Pros: Most of the pleasurable aspects of physical sex (#1)
are true of casual sex too. Since the sexual partner is someone
you know or could call a "friend," you are somewhat less likely
to be considered immoral or "loose." Since you know the
person and there is a chance of additional contacts later on,
you should feel more comfortable and there is less risk of
violence and abuse. The intimacy of sex permits you to find out
more about the person's personality and attitudes than might
otherwise be the case. If there are no future contacts, the
implied "rejection" should be less painful, especially if the
person remains a friend. Roughly half (more men, less women)
approve of casual sex and engage in it while dating in college.
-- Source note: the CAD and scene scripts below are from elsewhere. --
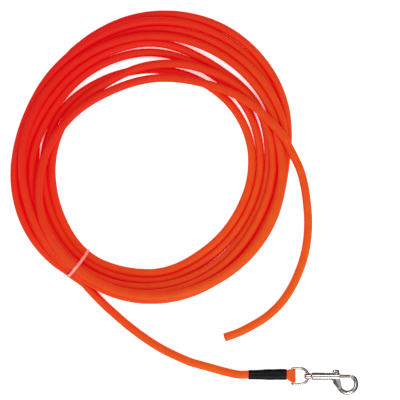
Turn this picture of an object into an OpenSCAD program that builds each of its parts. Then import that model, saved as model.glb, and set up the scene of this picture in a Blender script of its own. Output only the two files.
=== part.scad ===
// Training leash: a long coated line, coiled and tied, with a swivelling bolt snap on one end.
// Millimetres. The origin is under the middle of the bolt snap, on the surface that the leash
// lies on. +X runs from the line towards the tip of the hook, +Z is up.

/* [Line] */
// Diameter of the coated line
line_d = 6.2; // [5.8:0.1:6.4]
// Diameter of the cord inside the coating
core_d = 2.6; // [2:0.2:3.4]

/* [Coil] */
// Height of the bundle of turns
coil_h = 20; // [17:0.5:22]
// Angle round the coil at which the tie sits
tie_angle = 232; // [215:1:236]
// Width of the tie band
tie_w = 2; // [1.5:0.5:4]
// Thickness of the tie band
tie_t = 0.5; // [0.3:0.1:0.8]

/* [Sleeve and fold] */
// Length of the heat-shrink sleeve
sleeve_len = 28.5; // [26:0.5:32]
// Wall of the sleeve
sleeve_wall = 0.45; // [0.3:0.05:0.6]
// Width of the flattened line where it goes round the eye
fold_w = 9.2; // [8:0.2:9.3]
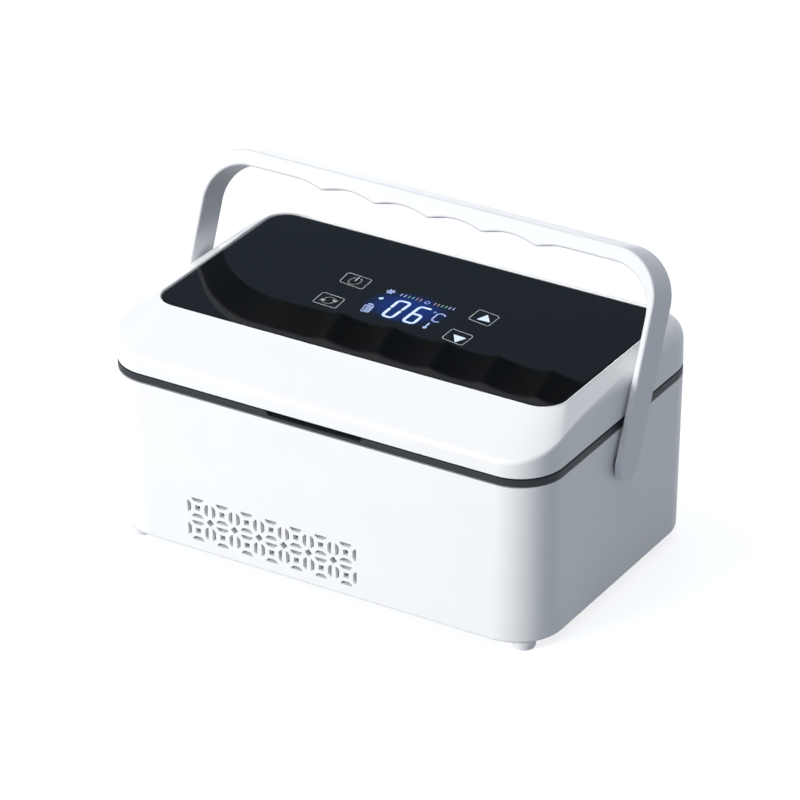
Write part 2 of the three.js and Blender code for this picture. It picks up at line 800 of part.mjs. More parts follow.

The "friendships" made should be more exciting, more
meaningful, and more memorable than would otherwise be the
case. 
Cons: Same as in physical sex (#1). Some people will
consider you immoral. The explicit lack of commitment may
lead to fears of being rejected (not as a lover necessarily, but
as a friend and sex partner). Likewise, few people can be
sexually intimate with one person for any length of time
without starting to want some commitment. And, without some
hint of deeper involvement, one might just leave the
relationship as soon as a problem arose, rather than working it
out. Having sex with a friend increases the chances of losing
the friendship and making the breaking up more stressful. If
the friend is not a good choice as a friend, why would you
spend much time in such a relationship rather than looking for
a person who could meet more of your needs? 
After sleeping with a new partner, 14% wonder if it is now a committed
relationship and 62% wonder if it gave them a disease.